BEGIN Source data
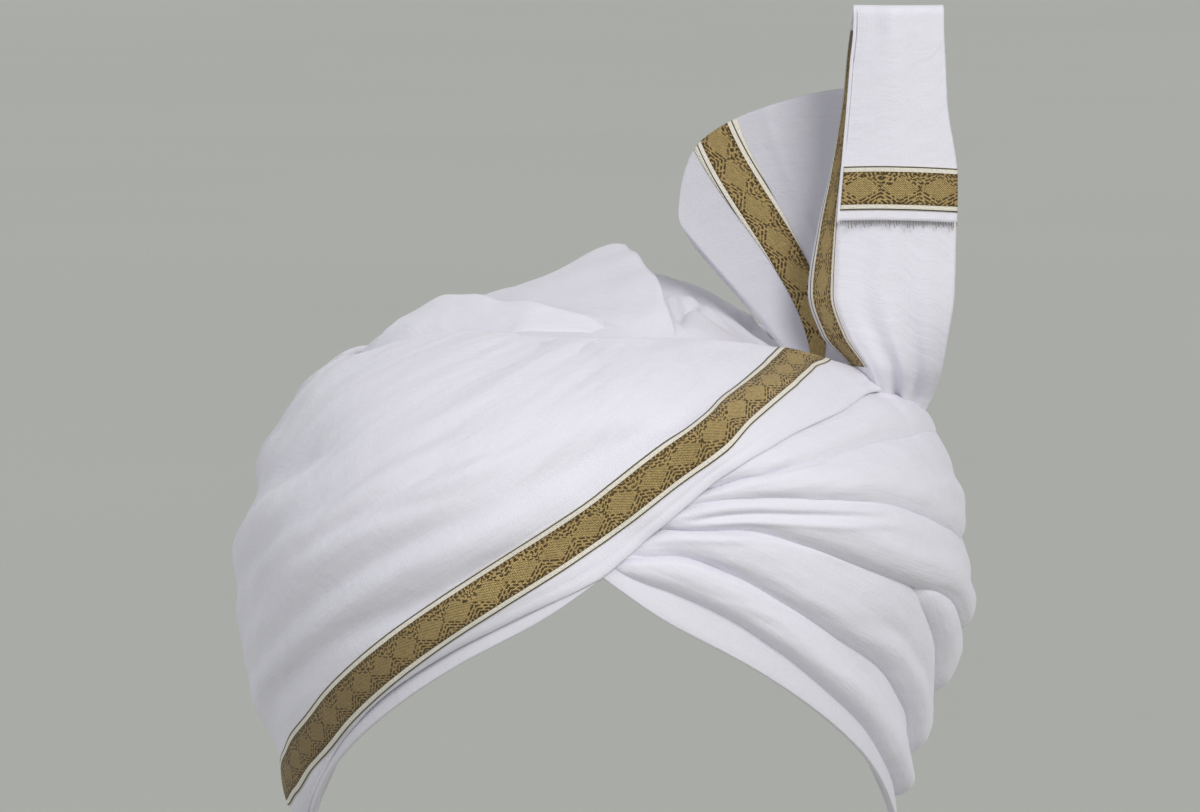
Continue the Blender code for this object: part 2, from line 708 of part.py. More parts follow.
def crown_wrap(cloth):
    """Cloth laid over the crown, inside the ring of wound turns."""
    azimuths = crown_stations()
    rows_up = 9
    outer_rows, inner_rows = [], []
    for step in range(rows_up + 1):
        share = step / rows_up
        outer, inner = [], []
        for azimuth in azimuths:
            foot = crown_foot_at(azimuth)
            angle = mix(dome_angle(foot, *CROWN_FORM), 90.0, share)
            outer.append(crown_point(azimuth, dome_height(angle, *CROWN_FORM)))
            inner_angle = mix(dome_angle(foot, *UNDER_FORM), 90.0, share)
            inner_height = dome_height(inner_angle, *UNDER_FORM) + LAYER_GAP / 2
            inner.append(head_point(azimuth, inner_height, BASE_WALL + 1.5 * LAYER_GAP))
        outer_rows.append(outer)
        inner_rows.append(inner)
    capped_shell("crown_wrap", outer_rows, inner_rows, cloth)


def crown_fold(name, ridge, cloth):
    """A fold of loose cloth lying on the crown along a ridge line."""
    for index, row in enumerate(ridge):
        row["at"] = index
    column = {key: smooth_table(ridge, "at", key) for key in ("x", "y", "height", "left", "right")}
    sections = []
    for step in range(CROWN_FOLD_STATIONS):
        at = step * (len(ridge) - 1) / (CROWN_FOLD_STATIONS - 1)
        here = np.array([column["x"](at), column["y"](at)])
        ahead = np.array([column["x"](at + 0.1), column["y"](at + 0.1)])
        behind = np.array([column["x"](at - 0.1), column["y"](at - 0.1)])
        along = (ahead - behind) / np.linalg.norm(ahead - behind)
        to_right = np.array([-along[1], along[0]])
        if to_right[0] < 0:
            to_right = -to_right
        over, under = [], []
        for row in CROWN_FOLD_PROFILE:
            width = column["left"](at) if row["across"] < 0 else column["right"](at)
            x, y = here + to_right * row["across"] * width
            ground = crown_height(x, y) + FOLD_GAP
            under.append(np.array([x, y, ground]))
            over.append(np.array([x, y, ground + CROWN_FOLD_EDGE + row["height"] * column["height"](at)]))
        sections.append((over, under))
    loft(name, sections, cloth)


UPRIGHT_COLUMNS = ("left", "right", "y_left", "y_right", "return", "fold", "tilt")
upright_at = {key: smooth_table(UPRIGHT, "height", key) for key in UPRIGHT_COLUMNS}


def upright_row(height, hanging=False):
    """Points across the upright: its turned-back left side, then its face."""
    left, right = upright_at["left"](height), upright_at["right"](height)
    y_left, y_right = upright_at["y_left"](height), upright_at["y_right"](height)
    back = 0.0 if hanging else math.radians(upright_at["fold"](height))
    reach = HANGING_SIDE if hanging else upright_at["return"](height)
    row = []
    for share in (1.0, 0.5):
        row.append(
            np.array([left - reach * share * math.cos(back), y_left + reach * share * math.sin(back), height])
        )
    for share in UPRIGHT_ACROSS:
        bow = UPRIGHT_BOW * math.sin(math.pi * share)
        drop = upright_at["tilt"](height) * share
        row.append(np.array([mix(left, right, share), mix(y_left, y_right, share) - bow, height - drop]))
    return row


def turra_upright(cloth):
    """The upright end: the rising layer, the turn at the top and the layer that hangs in front."""
    rows = [upright_row(row["height"]) for row in UPRIGHT]
    top = rows[-1]
    turn_steps = 4
    for step in range(1, turn_steps):
        turn = math.pi * step / turn_steps
        forward = TURNOVER_SPACE / 2 * (1 - math.cos(turn))
        lift = TURNOVER_SPACE / 2 * math.sin(turn)
        rows.append([p + np.array([0.0, -forward, lift]) for p in top])
    falls = (91.0, 78.0, 62.0, END_BAND_HIGH, END_BAND_LOW, TURNOVER_END)
    for height in falls:
        closer = ease((91.0 - height) / 40.0)
        forward = mix(TURNOVER_SPACE, TURNOVER_SPACE - 1.6, closer)
        rows.append([p + np.array([0.0, -forward, 0.0]) for p in upright_row(height, hanging=True)])
    sheet("turra_upright", rows, sheet_ways(rows), SHEET, cloth)


def end_band(gold):
    """The woven band across the hanging end."""
    rows = []
    for height in (END_BAND_LOW, mix(END_BAND_LOW, END_BAND_HIGH, 0.5), END_BAND_HIGH):
        row = upright_row(height, hanging=True)[2:]
        closer = ease((91.0 - height) / 40.0)
        forward = mix(TURNOVER_SPACE, TURNOVER_SPACE - 1.6, closer) + SHEET / 2
        forward += BORDER_LIFT + BORDER_THICKNESS / 2
        rows.append([p + np.array([0.0, -forward, 0.0]) for p in row])
    level = [[np.array([0.0, -1.0, 0.0])] * len(rows[0])] * len(rows)
    sheet("border_turra_end", rows, level, BORDER_THICKNESS, gold)


def return_border(gold):
    """The woven border on the upright's turned-back side."""
    lift = SHEET / 2 + BORDER_LIFT + BORDER_THICKNESS / 2
    rows, ways = [], []
    for entry in UPRIGHT[1:-1]:
        side = upright_row(entry["height"])[:3]
        back = math.radians(upright_at["fold"](entry["height"]))
        way = np.array([-math.sin(back), -math.cos(back), 0.0])
        rows.append([mix(side[0], side[2], share) + way * lift for share in (0.1, 0.5, 0.85)])
        ways.append([way] * 3)
    sheet("border_turra_side", rows, ways, BORDER_THICKNESS, gold)


def fan_rows():
    """Points of the fan: rows go outwards from the knot, columns from its crown side to its right."""
    rows = []
    for step in range(FAN_ROWS):
        share = step / (FAN_ROWS - 1)
        row = []
        for index, column in enumerate(FAN):
            root_x = FAN_ROOT_X + (index / (len(FAN) - 1) - 0.5) * 2 * FAN_ROOT_HALF_WIDTH
            root_z = crown_height(root_x, FAN_ROOT_Y) + FAN_ROOT_GAP
            turn = math.radians(column["turn"] + column["curl"] * (1 - share) ** 2)
            out = column["reach"] * share
            bow = column["bow"] * math.sin(math.pi * share * 0.75)
            x = root_x + out * math.sin(turn)
            y = FAN_ROOT_Y + out * FAN_BACK_LEAN - bow
            row.append(np.array([x, y, root_z + out * math.cos(turn)]))
        rows.append(row)
    return rows


def turra_fan(cloth):
    """The starched fan that stands behind the upright."""
    rows = fan_rows()
    sheet("turra_fan", rows, sheet_ways(rows), SHEET, cloth)


def fan_border(gold):
    """The woven border down the fan."""
    rows = fan_rows()
    ways = sheet_ways(rows)
    first, last = FAN_BORDER_COLUMNS
    lift = SHEET / 2 + BORDER_LIFT + BORDER_THICKNESS / 2
    band, band_ways = [], []
    for row, row_ways in list(zip(rows, ways))[1:]:
        way = row_ways[first] + row_ways[last]
        way = way / np.linalg.norm(way)
        if way[1] > 0:
            way = -way
        band.append([row[first] + way * lift, row[last] + way * lift])
        band_ways.append([way, way])
    sheet("border_turra_fan", band, band_ways, BORDER_THICKNESS, gold)


def main():
    for old in list(bpy.data.objects):
        bpy.data.objects.remove(old)
    cloth = make_material("white_cotton", (0.86, 0.85, 0.88), 0.9, 0.0)
    gold = make_material("gold_border", (0.48, 0.35, 0.15), 0.5, 0.35)
    base_wrap(cloth)
    front_wrap(cloth)
    front_border(gold)
    for pleat in PLEATS:
        side_pleat(pleat, cloth)
    crown_wrap(cloth)
    for name, ridge in CROWN_FOLDS.items():
        crown_fold(name, ridge, cloth)
    turra_fan(cloth)
    fan_border(gold)
    turra_upright(cloth)
    return_border(gold)
    end_band(gold)


main()
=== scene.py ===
"""Dresses a white wound turban: muslin pleats, a woven gold border and an upright starched fan.

Run it in Blender 4.5 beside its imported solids. Sizes in the tables are in millimetres and
degrees: azimuth 0 is the front, +90 the left as worn, 180 the nape, and +Z is up.
"""

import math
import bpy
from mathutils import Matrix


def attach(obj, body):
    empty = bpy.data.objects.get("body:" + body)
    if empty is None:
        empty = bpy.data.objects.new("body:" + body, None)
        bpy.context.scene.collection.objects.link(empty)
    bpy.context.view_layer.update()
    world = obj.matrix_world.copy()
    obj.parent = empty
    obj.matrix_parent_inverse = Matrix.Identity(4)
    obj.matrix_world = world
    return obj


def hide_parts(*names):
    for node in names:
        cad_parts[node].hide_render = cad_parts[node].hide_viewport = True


bl_info = {
    "name": "Wound Turban",
    "version": (1, 0, 0),
    "blender": (4, 5, 0),
    "location": "3D View > Sidebar > Turban",
    "description": "Wound turban of white muslin with a gold border and a starched fan",
    "category": "Add Mesh",
}

import bmesh
import bpy
import numpy as np
from bpy.props import FloatProperty, FloatVectorProperty, IntProperty, PointerProperty
from mathutils import Vector

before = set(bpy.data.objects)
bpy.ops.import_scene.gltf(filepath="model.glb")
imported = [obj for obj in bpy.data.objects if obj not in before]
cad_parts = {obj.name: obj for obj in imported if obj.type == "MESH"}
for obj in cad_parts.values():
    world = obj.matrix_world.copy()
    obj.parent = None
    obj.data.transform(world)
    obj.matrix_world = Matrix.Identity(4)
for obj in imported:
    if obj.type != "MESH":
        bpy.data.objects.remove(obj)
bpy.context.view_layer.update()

MM = 0.001


def table(names, *rows):
    """Rows with named columns."""
    return [dict(zip(names.split(), row)) for row in rows]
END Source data
◆ What needs to be done ◆
Repeat exactly the lines running from the one with "base_wrap(cloth)" through the one with "obj.parent = empty", both included.

◆ Completed exercise ◆
    base_wrap(cloth)
    front_wrap(cloth)
    front_border(gold)
    for pleat in PLEATS:
        side_pleat(pleat, cloth)
    crown_wrap(cloth)
    for name, ridge in CROWN_FOLDS.items():
        crown_fold(name, ridge, cloth)
    turra_fan(cloth)
    fan_border(gold)
    turra_upright(cloth)
    return_border(gold)
    end_band(gold)


main()
=== scene.py ===
"""Dresses a white wound turban: muslin pleats, a woven gold border and an upright starched fan.

Run it in Blender 4.5 beside its imported solids. Sizes in the tables are in millimetres and
degrees: azimuth 0 is the front, +90 the left as worn, 180 the nape, and +Z is up.
"""

import math
import bpy
from mathutils import Matrix


def attach(obj, body):
    empty = bpy.data.objects.get("body:" + body)
    if empty is None:
        empty = bpy.data.objects.new("body:" + body, None)
        bpy.context.scene.collection.objects.link(empty)
    bpy.context.view_layer.update()
    world = obj.matrix_world.copy()
    obj.parent = empty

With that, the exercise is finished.